> _What is needed_:
Look through the entries below and extract exactly the lines from the one containing "Recreate this object" through the one containing "face towards -Y.", ends included.
— Start of Data for processing —
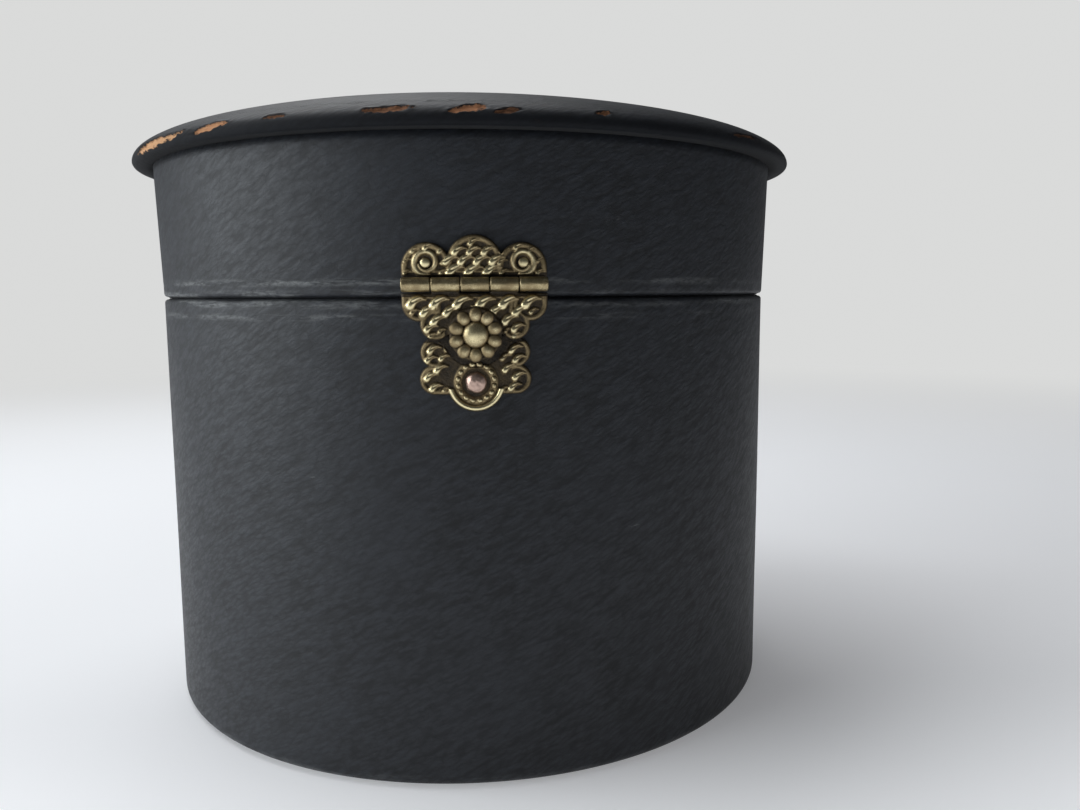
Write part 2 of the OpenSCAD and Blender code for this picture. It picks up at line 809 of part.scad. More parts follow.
module catch_plate() {
    color("#9c8243") difference() {
        union() {
            intersection() {
                wall_shell(rivet_z - tip_r - past, clasp_z, plate_r, brass_t);
                towards_front() catch_outline();
            }
            difference() {
                union() {
                    leaf_rows(catch_rows, catch_front_r);
                    rim_pair(catch_upper_u, -catch_upper_z, catch_lobe_r, -45, 65, catch_front_r);
                    rim_pair(catch_lower_u, -catch_lower_z, catch_lobe_r, -80, 45, catch_front_r);
                    on_wall(0, 0, rivet_z, catch_front_r) {
                        ring(rivet_ring_r, bead_r);
                        rim_arc(tip_r, -140, -40, bead_r);
                    }
                }
                wall_core(plate_r);
            }
        }
        for (z = [rosette_z, rivet_z]) on_wall(0, 0, z, body_r) shank_hole(nail_r, wall_t);
    }
}

module catch_stud() {
    color("#9c8243") on_wall(0, 0, rosette_z, catch_front_r + head_gap)
        rivet(stud_r, stud_h - head_gap, nail_r, brass_t + cover_t + wall_t - lift_gap);
}

module catch_rivet() {
    color("#b98a78") on_wall(0, 0, rivet_z, catch_front_r + head_gap)
        rivet(catch_rivet_r, catch_rivet_h, nail_r, brass_t + cover_t + wall_t - lift_gap);
}

body_board();
body_cover();
base_board();
base_paper();
body_lining();
floor_pad();
cup_base();
cup_wall();
cup_cover();
cup_lining();
cup_floor_pad();
cup_lid_board();
cup_lid_plug();
cup_lid_pad();
cup_lid_knob();
catch_plate();
catch_stud();
catch_rivet();
hinge_body_leaf();
hinge_body_rivets();
hinge_lid_leaf();
hinge_lid_rivets();
hinge_pin();
lid_board();
lid_cover();
lid_top_board();
lid_crown_pad();
lid_top_cover();
lid_lining();
lid_ceiling_pad();
clasp_plate();
clasp_nails();
clasp_pin();
hasp();
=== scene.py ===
import math

import bmesh
import bpy
import numpy as np
from mathutils import Matrix, Vector, noise


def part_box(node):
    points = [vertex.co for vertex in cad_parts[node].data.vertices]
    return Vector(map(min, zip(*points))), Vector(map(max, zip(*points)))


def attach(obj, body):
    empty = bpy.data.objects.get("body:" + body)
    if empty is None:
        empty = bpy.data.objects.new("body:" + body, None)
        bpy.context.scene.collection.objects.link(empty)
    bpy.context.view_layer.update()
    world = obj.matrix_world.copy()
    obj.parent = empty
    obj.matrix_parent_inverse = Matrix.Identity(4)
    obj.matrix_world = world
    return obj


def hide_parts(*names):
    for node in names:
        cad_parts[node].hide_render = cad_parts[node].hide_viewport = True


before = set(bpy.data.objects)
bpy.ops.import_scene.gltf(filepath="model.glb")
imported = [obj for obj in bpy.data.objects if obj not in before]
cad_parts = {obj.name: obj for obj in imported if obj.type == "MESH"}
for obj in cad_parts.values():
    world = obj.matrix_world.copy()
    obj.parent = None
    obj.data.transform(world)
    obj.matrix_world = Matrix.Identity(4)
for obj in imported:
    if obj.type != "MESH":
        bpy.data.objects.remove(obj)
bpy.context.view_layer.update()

mm = 0.001


def low(node):
    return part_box(node)[0]


def high(node):
    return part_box(node)[1]


def middle(node):
    return (low(node) + high(node)) / 2


# Sizes of the box, read from the frame
bodyR = high("body_cover")[0]
seamZ = high("body_cover")[2]
bodyLowZ = low("body_cover")[2]
lidZ = low("lid_cover")[2]
underZ = low("lid_top_cover")[2]
topZ = high("lid_top_cover")[2]
lipR = round(high("lid_top_cover")[1] / mm, 1) * mm
lidLean = 1.0 * mm  # how far the lid wall leans out at the lip
coverT = 0.6 * mm  # thickness of the covering
boardIn = 3.95 * mm  # from the outside of the covering to the inside of the board
lipEdgeR = 0.9 * mm  # rounding of the lip's lower edge
crownReach = 109.3 * mm  # reach of the crown's curve
lipZ = underZ + lipEdgeR  # widest level of the lip
crownEnd = math.acos(1 - lipR / crownReach)


def lidWallR(z):
    return bodyR + lidLean * (z - lidZ) / (underZ - lidZ)


def crownPoint(angle, inset=0.0):  # point of the crown at an angle up from the lip
    end = math.acos(1 - (lipR - inset) / crownReach)
    rise = (topZ - lipZ) / math.sin(crownEnd) - inset
    a = angle * end / crownEnd
    return max(0.0, lipR - inset - crownReach * (1 - math.cos(a))), lipZ + rise * math.sin(a)


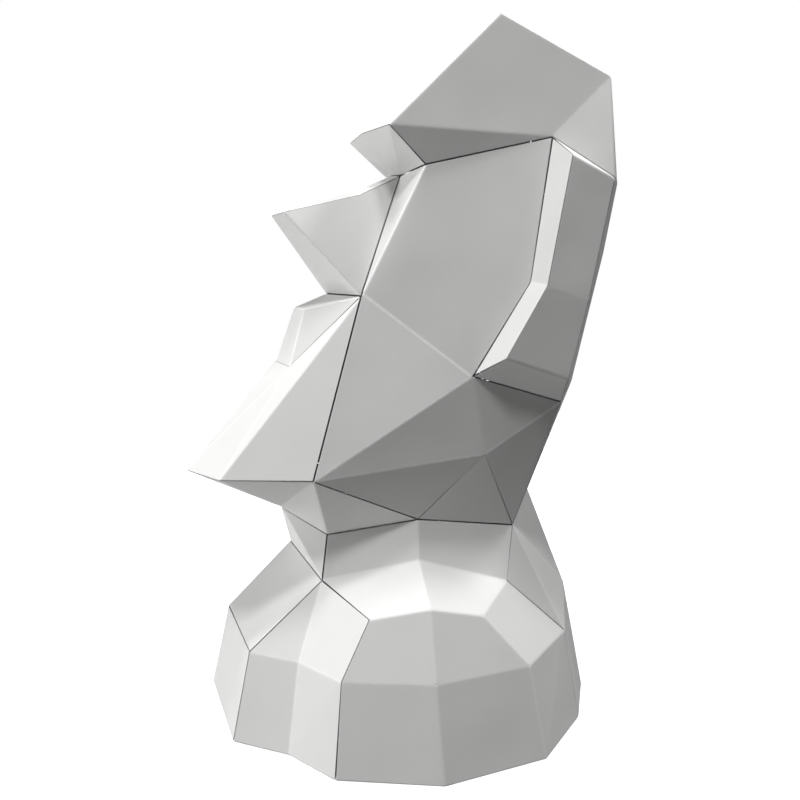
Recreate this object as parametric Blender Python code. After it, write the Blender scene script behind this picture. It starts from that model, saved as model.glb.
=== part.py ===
"""A giant low-poly stone-head chess piece folded from white card, in metres, +Z up, the face towards -Y.

The shell is one closed faceted surface, symmetric about x = 0. Its corners are named points on the
left half (x >= 0); a name ending in "~" is the mirrored point on the right half. The surface is cut
along the glued seams into separate folded card sheets, and each sheet is one object: its outer face
lies on the surface, its inner face one card thickness inside, and its edges are mitred so that
neighbouring sheets stand half a seam gap back from the seam between them.
"""

import bpy
import numpy as np

MM = 0.001

CARD = 1.0  # card thickness
SEAM = 0.4  # gap between two glued sheets
CORNER_GAP = 0.9  # the same gap at a corner where three or more sheets meet
HOLD = 2.0  # how firmly a sheet's edge keeps that gap at a corner, against staying exactly in its panels' planes
TOP = 460.0  # height of the crown's front corners; the peak between them is PEAK higher
PEAK = 7.0
BROW = 384.0  # height of the brow edge
NECK = 132.0  # mean height of the seam between neck and base
RIM = 57.5  # height of the fold between the base's slope and its wall
FOOT = 0.0  # the bottom edge
FOOT_HALF = 123.0  # half the width of the base at its widest
CHIN_OUT = 145.0  # how far the chin reaches forward
HEEL_OUT = 145.0  # how far the base reaches back

# Named corners of the left half in millimetres: sideways from the middle, backwards (+) or forwards (-), up.
POINTS = {
    # crown and brow
    "crown_front": (38, 36, TOP),
    "crown_peak": (0, 32, TOP + PEAK),
    "crown_back": (47.6, 114.8, TOP - 29.4),
    "crown_back_mid": (0, 118, TOP - 23.5),
    "brow": (39.5, -34.5, BROW),
    "brow_mid": (0, -39, BROW),
    "temple": (48.4, 73.9, BROW + 3.6),
    # eye socket and nose
    "eye": (36.9, -8.1, BROW - 20.6),
    "nose_root": (9.7, -14.3, BROW - 25.2),
    "nose_root_mid": (0, -17, BROW - 24.5),
    "nose_dip": (14.2, -42.8, BROW - 40.4),
    "nose_dip_mid": (0, -43, BROW - 37.5),
    "nose_tip": (17.5, -92.5, BROW - 55.5),
    # mouth and chin
    "mouth": (39.9, -47.1, 280),
    "lip_top": (13.5, -76, 270),
    "lip_low": (19, -85.5, 233.5),
    "chin": (35.5, -130, 165.5),
    "chin_mid": (0, -CHIN_OUT, 164.5),
    # ear
    "ear_bend": (59, 59.6, 294.6),
    "lobe": (60.9, 22.5, 233.8),
    "ear_top_out": (64, 80.5, 375.5),
    "ear_bend_out": (70.1, 65.8, 292.6),
    "lobe_out": (73.2, 38.7, 246.4),
    "ear_back_top": (62, 114.5, 364.8),
    "ear_back_mid": (68, 98.1, 285),
    "ear_back_low": (70.2, 86.4, 233.9),
    # jaw and neck
    "nape_side": (57.8, 90, 217.5),
    "jaw_mid": (59.5, 35.3, 183.2),
    "gullet": (59.2, -77.9, 168.6),
    "throat_mid": (0, -83, NECK + 6),
    "throat": (33, -60, NECK - 4.5),
    "neck_side": (48, -4, NECK + 7),
    "neck_back": (47, 66.5, NECK - 0.5),
    "nape_mid": (0, 95, NECK + 29),
    # back of the head
    "back_top": (36.8, 134, 365),
    "back_mid": (33.4, 129.9, 319.2),
    "back_low": (23.4, 118.9, 227.8),
    # base, from the neck down: collar, shelf, rim, foot
    "collar_front": (43, -65, 101),
    "collar_side": (58, -6, 115),
    "collar_back": (61.5, 57, 98),
    "shelf_front": (86, -47.5, 90.5),
    "shelf_side": (96.5, -13, 98),
    "shelf_back": (94.5, 23.5, 90),
    "rim_1": (39.5, -109, RIM - 0.5),
    "rim_2": (60.5, -82.5, RIM - 1),
    "rim_3": (92, -65, RIM - 1),
    "rim_4": (111.5, -13, RIM),
    "rim_5": (102.5, 54.5, RIM),
    "rim_6": (63, 104, RIM + 2),
    "rim_7": (23, 126, RIM + 21.5),
    "foot_1": (42.5, -118, FOOT),
    "foot_2": (66.5, -88, FOOT),
    "foot_3": (100, -68.5, FOOT),
    "foot_4": (FOOT_HALF, -8.5, FOOT),
    "foot_5": (113.5, 65, FOOT),
    "foot_6": (74, 114, FOOT),
    "foot_7": (29.5, HEEL_OUT, FOOT),
}

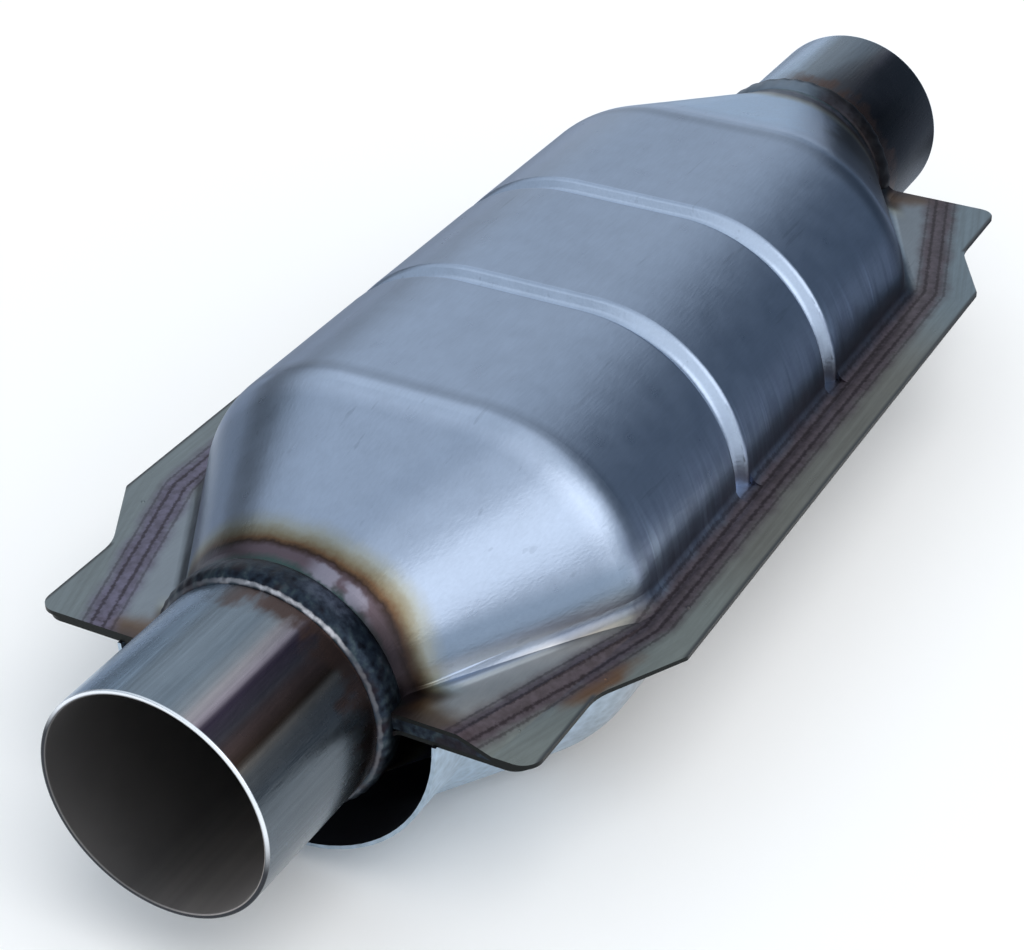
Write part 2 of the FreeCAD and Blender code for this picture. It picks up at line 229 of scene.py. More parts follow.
# Mill finish: slow clouds, fine grain and short hairline scratches on any bare sheet or tube.
HAIRLINE_SHADE = -0.12
mill_finish, given, result = effect(
    "mill_finish",
    (("Place", "Vector"), ("Colour", "Color"), ("Cloud", "Float"), ("Roughness", "Float")),
    (("Colour", "Color"), ("Roughness", "Float"), ("Height", "Float")))
clouds = noise(mill_finish, given["Place"], 28, 4)
blotches = noise(mill_finish, given["Place"], 150, 3)
grain = noise(mill_finish, given["Place"], 1500, 2, (0.15, 1, 1))
hairlines = ease(mill_finish, noise(mill_finish, given["Place"], 420, 2, (0.06, 1, 1)), 0.68, 0.74)
shade = added(mill_finish, hairlines, HAIRLINE_SHADE, 1.0)
for pattern, share in ((clouds, given["Cloud"]), (blotches, 0.18), (grain, 0.16)):
    shade = added(mill_finish, centred(mill_finish, pattern), share, shade)
rough = added(mill_finish, centred(mill_finish, blotches), 0.08, given["Roughness"])
mill_finish.links.new(dye(mill_finish, 1.0, given["Colour"], shade), result["Colour"])
mill_finish.links.new(rough, result["Roughness"])
mill_finish.links.new(added(mill_finish, blotches, 0.5, grain), result["Height"])

# Heat tint: from bare metal through straw, rust, brown and mauve to blue grey as the weld comes
# nearer, with patches of painted lilac highlight in the mauve a little to the right of the top.
STRAW = (0.31, 0.325, 0.29, 1)
OLIVE = (0.205, 0.18, 0.125, 1)
RUST = (0.13, 0.078, 0.045, 1)
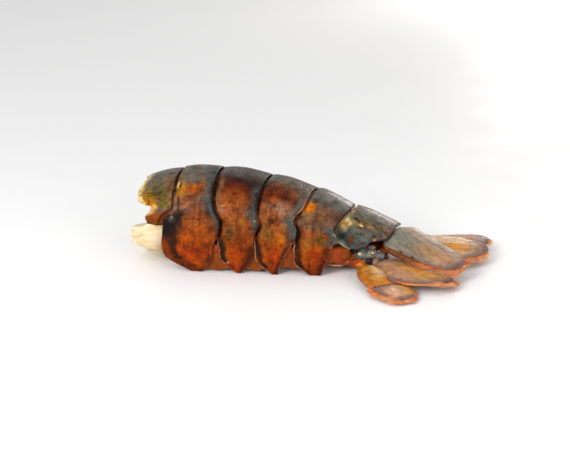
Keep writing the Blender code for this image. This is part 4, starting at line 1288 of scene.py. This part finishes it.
— End of Data for processing —
> _Exercise solution_:
Recreate this object as parametric Blender Python code. After it, write the Blender scene script behind this picture. It starts from that model, saved as model.glb.
=== part.py ===
"""A giant low-poly stone-head chess piece folded from white card, in metres, +Z up, the face towards -Y.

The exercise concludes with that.